Jakarta, CNBC Indonesia - Harga minyak dunia bergerak turun pada perdagangan pagi ini. Sepertinya investor merespons negatif kabar dari Dana Moneter Internasional (IMF).
Pada Rabu (27/7/2022) pukul 06:58 WIB, harga minyak jenis brent berada di US$ 104,88/barel. Turun 0,3% dari posisi penutupan perdagangan hari sebelumnya.
Sedangkan yang jenis light sweet atawa West Texas Intermediate (WTI) harganya US$ 95,72/barel. Ambles 1,15%.
IMF merilis laporan World Economic Outlook (WOE) terbaru edisi Juli 2022 yang diberi judul Gloomy and More Uncertain. Suram dan makin tidak pasti...
Untuk 2022, lembaga yang berkantor pusat di Washington DC (Amerika Serikat/AS) itu memperkirakan ekonomi dunia tumbuh 3,2%. Melambat dibandingkan proyeksi sebelumnya yakni 3,6%.
"Penurunan konsumsi daya beli dan kebijakan moneter ketat membuat proyeksi pertumbuhan ekonomi AS berkurang 1,4 poin persentase. Di China, terus berlanjutnya lockdown dan krisis properti yang semakin dalam membuat proyeksi pertumbuhan ekonomi direvisi ke bawah sebanyak 1,1 poin persentase. Di Eropa, efek perang di Ukraina dan kebijakan moneter ketat membuat proyeksi pertumbuhan ekonomi berkurang signifikan," papar laporan IMF.
Saat pertumbuhan ekonomi di berbagai negara melambat, tidak demikian dengan inflasi.

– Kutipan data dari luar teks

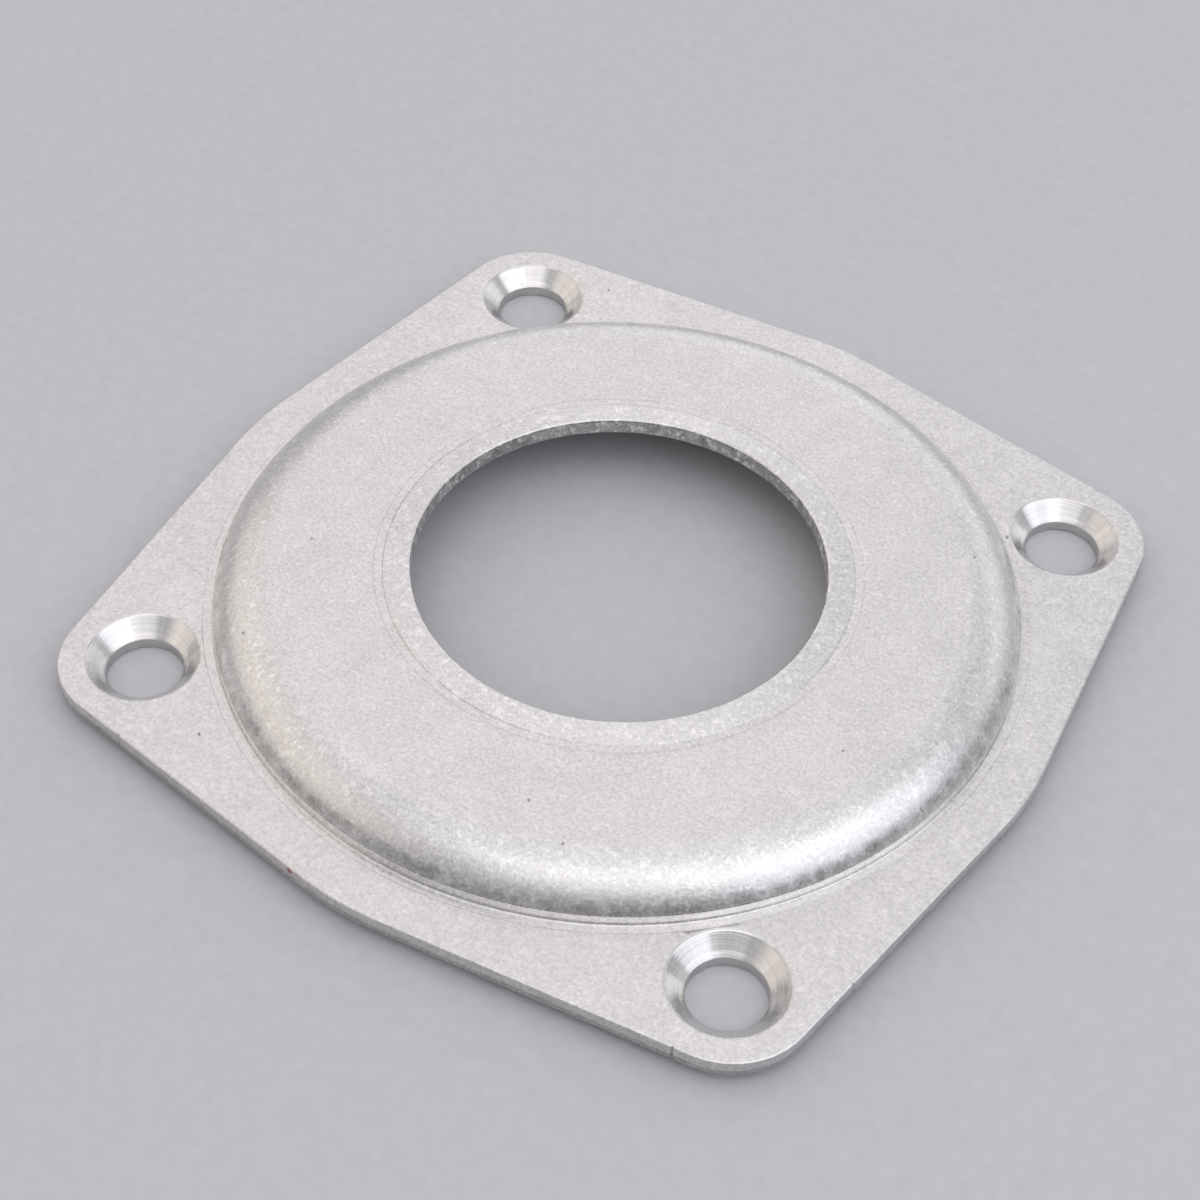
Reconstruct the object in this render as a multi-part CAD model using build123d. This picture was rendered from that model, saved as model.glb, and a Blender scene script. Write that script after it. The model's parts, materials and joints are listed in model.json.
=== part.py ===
"""Pressed cover plate: one piece of aluminium sheet.

A flat square flange carries a low round dome with a bore in its middle, and four
dimpled countersinks stand in the flange's corners. All sizes are in millimetres.

Frame: the origin is the centre of the plate on the flange's underside, the face that
seats on the housing. +Z points up, out of the dome, along the bore. +X and +Y run
parallel to the rows of holes.
"""
import os
from math import acos, atan2, cos, degrees, hypot, pi, radians, sin, sqrt, tan

from build123d import *

# ---------------------------------------------------------------- driving dimensions
SHEET_T = 2.0            # sheet thickness, the same all over

# flange outline
HOLE_SPACING = 72.0      # between hole centres, along X and along Y
CORNER_R = 8.9           # corner arc, concentric with its hole
SIDE_FLANGE = 5.97       # width of the flange beside the dome, mid-side, where it bulges
SIDE_BEND_R = 34.6       # soft bend in the middle of each side
EDGE_R = 0.3             # tumbled rounding of the blanked edge, top and bottom
NICK_W = 0.36            # witness nicks left where two blanking cuts met
NICK_DEPTH = 0.22
NICKS = {"right": (-29.4, 31.4), "back": (-35.9,), "front": (-31.0, 35.4)}   # along a side

# dome, heights above the flange's top face
DOME_H = 4.8             # flange top to the flat crown
SHOULDER_R = 7.0         # outer radius of the soft shoulder
BAND_H = 1.1             # burnished upright band at the foot
BAND_LEDGE = 0.06        # the shoulder starts this much inside the band
FOOT_FILLET = 0.3        # inside corner between flange and band
COIN_W = 1.05            # narrow coined track round the foot
COIN_DEPTH = 0.07
SEAT_GAP = 0.05          # flange left flat between that track and the countersinks' rims
ENTRY_R = 1.2            # rounding under the foot, where the sheet turns up

# bore and its raised lip
BORE_D = 44.4
LIP_START_R = 25.15      # crease where the crown starts to rise to the lip
LIP_RISE = 0.38          # height of the lip above the crown, at the bore
RING_W = 1.0             # coined ring just outside the crease
RING_DEPTH = 0.08
BORE_EDGE_R = 0.35       # rounded upper edge of the bore
BORE_BACK_R = 0.25       # rounded lower edge of the bore

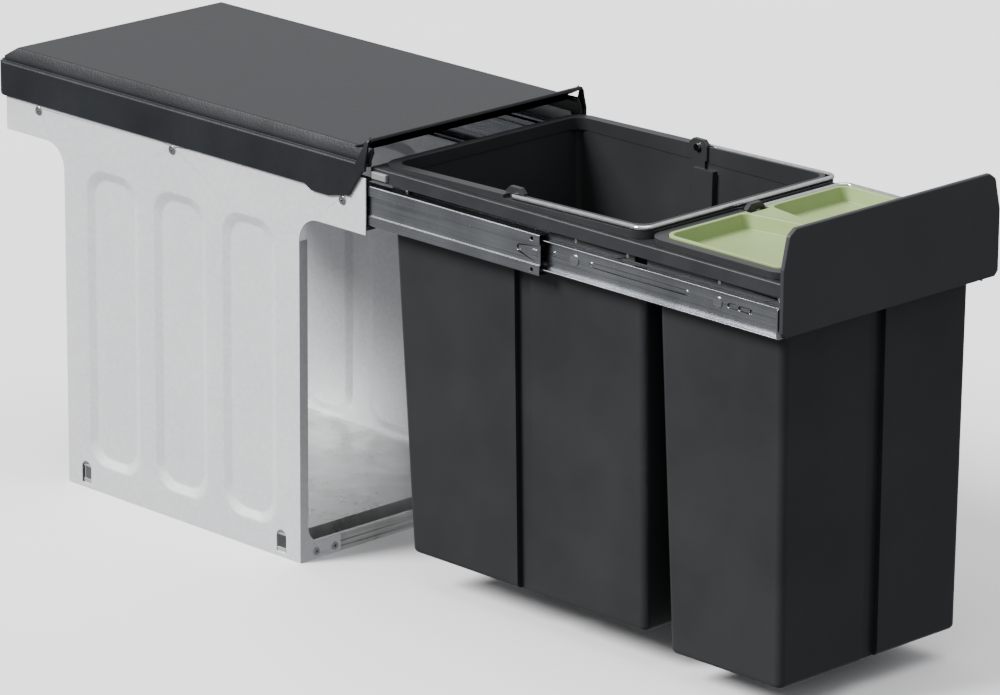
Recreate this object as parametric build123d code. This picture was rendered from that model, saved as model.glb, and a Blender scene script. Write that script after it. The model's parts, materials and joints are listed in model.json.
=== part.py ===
from build123d import *
import math
import os

# Pull-out waste separator for a 300 mm kitchen cabinet, drawn pulled out to its stop.
# Origin: centre of the four floor screws, on the cabinet floor. +Z is up, the drawer
# comes out towards -Y, and +X is on the right for someone who stands in front of it.

# housing
HOUSING_WIDTH = 250.0
HOUSING_DEPTH = 296.0
SHEET = 1.0
WING_UNDER = 3.3
CUTOUT_RADIUS = 22.0
PLATE_TOP = 358.8
HORN_TOP = 350.0
HORN_REACH = 79.5
WING_REACH = 75.0
EDGE_FLANGE = 9.5
GUSSET_REACH = 46.0
GUSSET_HEIGHT = 15.0
GUSSET_RADIUS = 14.0

# pressed panels in the side plates
PANEL_COUNT = 3
PANEL_PITCH = 86.0
PANEL_WIDTH = 68.0
PANEL_LOW = 23.0
PANEL_HIGH = 290.0
PANEL_RADIUS = 22.0
PANEL_SLOPE = 10.0
PANEL_DEPTH = 3.2
PANEL_EASE = (0.22, 0.1)

# arched slots near the feet
SLOT_WIDTH = 12.0
SLOT_LOW = 4.0
SLOT_HIGH = 24.0
SLOT_INSET = 17.5
TAB_LOW = 130.0
TAB_HIGH = 142.0

# floor pan
PAN_FLOOR = 20.0
CHANNEL_WIDTH = 20.0
LIP_HEIGHT = 15.0
LIP_HEM = 5.0
SCREW_INSET = 10.5
SCREW_SPACING_X = HOUSING_WIDTH - 60.0
SCREW_HOLE_R = 2.6
GUSSET_RIVETS = (18.0, 39.0)
GUSSET_RIVET_Z = 6.7

# cover
COVER_TOP = 374.0
COVER_WALL = 2.0
COVER_SIDE = 2.6
SKIRT_LOW = 332.0
SKIRT_STEP_Z = 362.5
STEP_WIDTH = 6.0
TOP_INSET = 9.5
COVER_REAR_REACH = 10.0
REAR_STEP = 4.0
REAR_INSET = 16.0
STEP_GROOVE = 1.4
COVER_CORNER = 9.0
LIP_RISE = 8.5
LIP_RAMP = 19.0
LIP_EDGE = 2.5
LIP_HALF = HOUSING_WIDTH / 2 - 5.0
CHEEK_T = 2.2
CHEEK_RUN = 11.0

# ball slides
RAIL_Z = 326.5
CABINET_HALF = 21.2
CUTOUT_Z = RAIL_Z - CABINET_HALF - WING_UNDER
MID_HALF = 17.0
INNER_HALF = 12.6
RAIL_SHEET = 1.2
RAIL_BEND = 1.1
RAIL_DEPTH = 11.5
RAIL_PLAY = 0.3
MIDDLE_RIVET_Y = 8.0
MID_GAP = 0.8
INNER_FROM = 5.2
MID_RECESS_HALF = 8.0
MID_RECESS = 2.4
MID_LENGTH = 380.0
MID_LEAD = 29.0
BALL_R = 1.48
BALLS_PER_RACE = 6
CAGE_LENGTH = 145.0
CAGE_SHEET = 0.5
TRAVEL = 450.0
MID_RATIO = 0.5

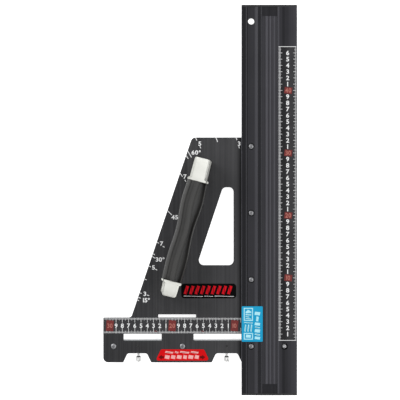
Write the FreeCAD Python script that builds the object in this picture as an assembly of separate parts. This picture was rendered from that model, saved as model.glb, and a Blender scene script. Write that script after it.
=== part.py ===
"""Circular-saw guide square.

A hollow aluminium rail carries a saw along its straight cutting edge.  A protractor plate is screwed
under the rail's outer flange, a carrying handle stands on the plate, and a fence under the plate is
laid against the edge of the board.  Two adjusting screws swing the fence about its pivot screw, to
set it square to the rail, and three clamp screws then hold it.

Frame, in millimetres: the origin is the protractor's centre, where the cutting edge crosses the line
of the fence's face.  +Y runs along the rail, away from the fence.  +Z is up.  The rail and the plate
lie at negative X, and their undersides, which rest on the board, are at Z = 0.
"""
import FreeCAD, Part
import math
import os

# ---------------------------------------------------------------- rail, seen in cross-section
rail_above_fence = 537.0      # far end of the rail, from the fence line
rail_below_fence = 88.0       # near end of the rail, from the fence line
rail_width = 89.0
ridge_height = 9.0            # top of the guide ridges, from the board
land_height = 8.6             # ruler band and outer land
floor_height = 7.7            # screw channel and glide strip groove
ruler_width = 29.6            # band along the cutting edge
ridge_width = 2.0             # ridge beside the ruler
guide_edge_width = 1.6        # ridge between the glide strip and the dust groove
dust_groove_width = 4.6
slope_width = 4.2             # from the dust groove's edge down to the screw channel
channel_width = 13.2
bead_width = 1.7
land_width = 7.3
flange_width = 28.0           # the part of the rail that lies over the plate
edge_chamfer = 0.6
ridge_run = 0.4               # width of the ridges' sloping sides
slope_drop = 0.3              # the slope starts this far below the ridges
floor_wall = 2.2              # wall resting on the board
flange_wall = 1.4             # wall resting on the plate
top_wall = 1.5
web_wall = 2.0

# ---------------------------------------------------------------- rail fittings
cap_thickness = 3.0
cap_plug_length = 8.0
plug_clearance = 0.1
strip_end_gap = 18.0          # the glide strip stops this far from each end
strip_base = 0.7              # glide strip thickness between its ribs
rib_height = 0.6
rib_width = 2.0
rib_count = 4
rib_pitch = 4.2
grip_strip_width = 6.0        # non-slip strips let into the underside
grip_strip_depth = 1.0
grip_strip_inset = 8.0        # from the cutting edge, and from the step of the flange
grip_strip_start = 12.0       # clear of the fence
hang_hole_from_end = 26.4
hang_hole_radius = 5.0
bush_wall = 0.65
bush_clearance = 0.05
bush_lip = 0.6
bush_lip_height = 0.5

# ---------------------------------------------------------------- protractor plate
plate_thickness = 3.0
plate_edge_gap = 1.0          # from the plate's hidden edge to the rail's step
arm_reach = 310.6             # end of the arm, from the cutting edge
arm_half_width = 36.0
plate_top = 325.0
slant_foot = 265.9            # slanted edge at the arm, from the cutting edge
slant_head = 168.1            # slanted edge at the plate's top, from the cutting edge
plate_corner = 8.0
small_corner = 1.5
notch_mouth_corner = 2.0
inner_corner = 6.0
notch_setback = 1.4           # from the fence's back to the head of the notches
notch_top_half = 17.2
notch_mouth_half = 24.0
notch_corner = 4.5
left_notch_trim = 3.2         # the left notch is this much narrower, on its inner side
window_gap = 12.5             # from the rail to the window's straight side
window_bottom = 120.0
window_top = 245.0
window_foot_width = 58.8      # along the window's bottom, to the slanted side
window_head_width = 17.2      # along the window's top, to the slanted side
window_corner = 8.0
window_top_corner = 7.4
sight_slot_low = -1.3
sight_slot_high = 10.0
sight_slot_far = 278.0        # left slot's far end
sight_slot_bar = 17.8         # from the pivot to the right slot
sight_slot_bar_left = 33.5    # from the pivot to the left slot
sight_slot_hidden = 3.0       # length of the right slot under the rail
marking_slot_near = 161.8
marking_slot_far = 222.5
marking_slot_width = 5.0
slot_corner = 0.8

# ---------------------------------------------------------------- fence and its screws
fence_depth = 17.0
fence_thickness = 20.0
fence_front_wall = 2.5
fence_back_wall = 3.0
fence_top_wall = 2.5
fence_left = 305.0
fence_right = 1.0
fence_cap_thickness = 1.5
fence_cap_plug = 5.0
slide_gap = 0.05              # between the fence and what it slides on
screw_line = -10.0            # the row of screws along the fence
pivot_x = -183.5
clamp_reach = 110.5           # outer clamp screw, from the pivot
edge_clamp_x = -20.0
pivot_radius = 3.0
pivot_clearance = 0.05
swing_degrees = 0.7           # each way
swing_clearance = 0.4
screw_radius = 2.5
screw_clearance = 0.15
head_radius = 4.5
head_height = 2.6
socket_radius = 1.7
socket_depth = 1.4
access_radius = 5.3
washer_radius = 4.6
washer_thickness = 1.0
nut_across_flats = 8.0
nut_height = 4.0
screw_end_length = 0.8        # screw standing out below its nut
head_rounding = 0.6           # share of a head's height that is rounded

# ---------------------------------------------------------------- fence adjusters
adjuster_reach = 71.0         # each side of the pivot
adjuster_depth = 8.0          # axis below the plate
stud_radius = 3.0
stud_spigot_radius = 2.0
stud_length = 13.0
pad_gap = 0.3                 # between the thrust pad and its stud
pad_radius = 2.8
pad_thickness = 1.6
stem_radius = 1.2
stem_length = 2.5
running_clearance = 0.05
stem_end_gap = 0.3
adjuster_radius = 2.5
neck_length = 5.5             # bare screw between the fence and the head
adjuster_head_radius = 4.25
adjuster_head_length = 10.5
adjuster_head_chamfer = 0.5
adjuster_groove = 0.9         # dark ring turned into the head near its front
adjuster_groove_place = 1.2
driver_slot_width = 1.0
driver_slot_depth = 1.2
spigot_recess = 0.4           # a stud's riveted end stays below the plate's top
fence_cap_plug_depth = 2.5

# ---------------------------------------------------------------- rail-to-plate screws
rail_screw_first = 96.8
rail_screw_pitch = 106.8
rail_screw_count = 3
rail_screw_end = 0.4          # the screws stop short of the underside by this much

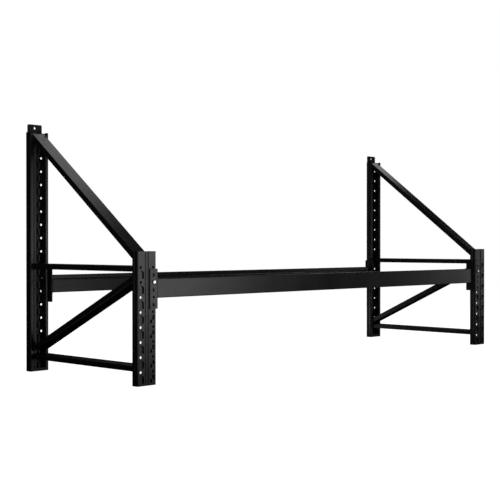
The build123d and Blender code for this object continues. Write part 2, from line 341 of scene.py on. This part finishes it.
def area_light(name, place, target, size, power):
    """A soft rectangular light that faces a target."""
    data = bpy.data.lights.new(name, "AREA")
    data.shape = "RECTANGLE"
    data.size, data.size_y = size
    data.energy = power
    light = bpy.data.objects.new(name, data)
    light.location = place
    light.visible_camera = False
    light.rotation_euler = (Vector(target) - Vector(place)).to_track_quat("-Z", "Y").to_euler()
    bpy.context.scene.collection.objects.link(light)


def studio():
    """Pale floor, white surroundings for the camera, dim ones for the rack, and soft lights."""
    mesh = bmesh.new()
    bmesh.ops.create_grid(mesh, x_segments=1, y_segments=1, size=FLOOR_HALF)
    data = bpy.data.meshes.new("floor")
    mesh.to_mesh(data)
    mesh.free()
    floor = bpy.data.objects.new("floor", data)
    data.materials.append(pale_floor())
    bpy.context.scene.collection.objects.link(floor)
    floor.visible_glossy = False
    floor.visible_diffuse = False

    world = bpy.data.worlds.new("studio")
    bpy.context.scene.world = world
    world.use_nodes = True
    tree = world.node_tree
    tree.nodes.clear()
    out = tree.nodes.new("ShaderNodeOutputWorld")
    mix = tree.nodes.new("ShaderNodeMixShader")
    dim = tree.nodes.new("ShaderNodeBackground")
    white = tree.nodes.new("ShaderNodeBackground")
    ray = tree.nodes.new("ShaderNodeLightPath")
    dim.inputs["Color"].default_value = (ROOM_GREY, ROOM_GREY, ROOM_GREY, 1)
    white.inputs["Color"].default_value = (1, 1, 1, 1)
    tree.links.new(ray.outputs["Is Camera Ray"], mix.inputs["Fac"])
    tree.links.new(dim.outputs[0], mix.inputs[1])
    tree.links.new(white.outputs[0], mix.inputs[2])
    tree.links.new(mix.outputs[0], out.inputs["Surface"])

    for name, place, target, size, power in LIGHTS:
        area_light(name, place, target, size, power)
    bpy.context.scene.view_settings.view_transform = "Standard"


def camera():
    """The camera, to the left of the rack's front and a little above its beams."""
    data = bpy.data.cameras.new("camera")
    data.lens = CAMERA_LENS
    data.sensor_width = 36.0
    view = bpy.data.objects.new("camera", data)
    view.location = CAMERA_PLACE
    view.rotation_euler = (radians(90 + CAMERA_TILT), 0, radians(CAMERA_TURN))
    bpy.context.scene.collection.objects.link(view)
    bpy.context.scene.camera = view


# ---------------------------------------------------------------- scene

finish_nodes()
for side in SIDES:
    brace_welds(side)
for end in ENDS:
    beam_welds(end)
studio()
camera()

Pada 2022, IMF memperkirakan laju inflasi di negara-negara maju bisa mencapai 6,6% dan di negara-negara berkembang diperkirakan 9,5%. Masing-masing bertambah 0,9 poin persentase dan 0,8 poin persentase dibandingkan 'ramalan' edisi April 2022.
Tidak hanya itu, tantangan ke depan juga masih sangat berat sehingga sangat mungkin menyebabkan risiko penurunan proyeksi lebih lanjut. Seretnya pasokan gas alam dari Rusia, inflasi yang kian sulit dikendalikan, ketatnya kondisi pasar keuangan, penyebaran Covid-19, eskalasi krisis properti di China, serta fragmentasi geopolitik membuat upaya pemulihan bakal terhambat.
"Ada skenario alternatif kalau risiko-risiko tersebut terjadi. Pertumbuhan ekonomi global bisa melambat menjadi 2,6% dan 2% pada 2022 dan 2023," lanjut laporan IMF.
Kabar ini menjadi sentimen negatif bagi harga minyak. Perlambatan ekonomi akan membuat permintaan energi berkurang. Jadi tidak heran harga komoditas ini terpangkas.